Apesar de estarmos num mesmo grupo, faltava a intimidade que permite se comunicar por outras vias, deixando de lado a palavra. 
Nem lembro bem que papel eu fazia, mas eu era uma das três faces de um dos pontos impedidos do nosso corpo, ou cega, ou surda, ou muda. 
No início fica aquela situação com o desconforto de estar evidenciando algo que deveria estar esquecido, o mal-estar de mancar em um ponto cardeal, ou melhor, sensorial. Risadinhas, o corpo recolhido, mostrando as inibições como se alguma peça de roupa tivesse sido retirada. 
Depois, a dificuldade em si: quem deveria decidir para onde ir, como guiar, se ali faltavam os conectores básicos, elementos comuns e compartilháveis, como olhar, ouvir e falar?
Olhos? tínhamos. Boca? também. Ouvidos? evidentemente. Mas eles realmente estavam apartados de nós. Era a fase da irritação, do desencontro, da vontade de puxar daqui e empurrar dali. Como é difícil não conseguir comandar o outro. A vontade própria aparece descarada, afinal, o que devo fazer, não sei, e ainda assim, faço.

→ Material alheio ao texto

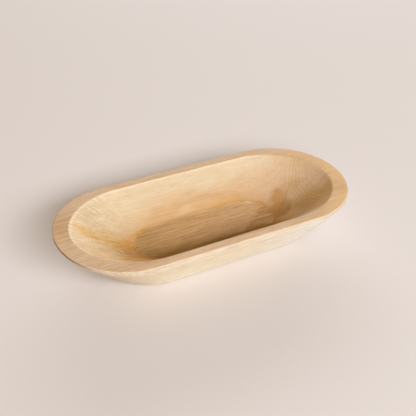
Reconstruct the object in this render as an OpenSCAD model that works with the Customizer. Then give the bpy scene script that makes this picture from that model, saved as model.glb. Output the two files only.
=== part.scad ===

Fase três, tempo se esgotando, indefinição em saber como chegar ao destino. Qual é o destino? E o destino, quem definiu qual seria? 
Dois tinham o olhar. Se olharam, se acalmaram, tocaram o terceiro usando do tato como voz para que cessasse seu movimento. Um de cada lado segurou no seu braço, enlaçando cotovelos e fechando os olhos. Respiraram e então, movimentaram os três corpos juntos, saíram do lugar, permitindo que todos finalmente estivessem nas mesmas condições, podendo chegar em um lugar possível, apenas isso.
Dez passos depois, encontraram uma cadeira no meio do caminho. Tatearam. Ao lado dela haviam mais duas. Se soltaram, sentaram. Tinham chegado aos seus lugares.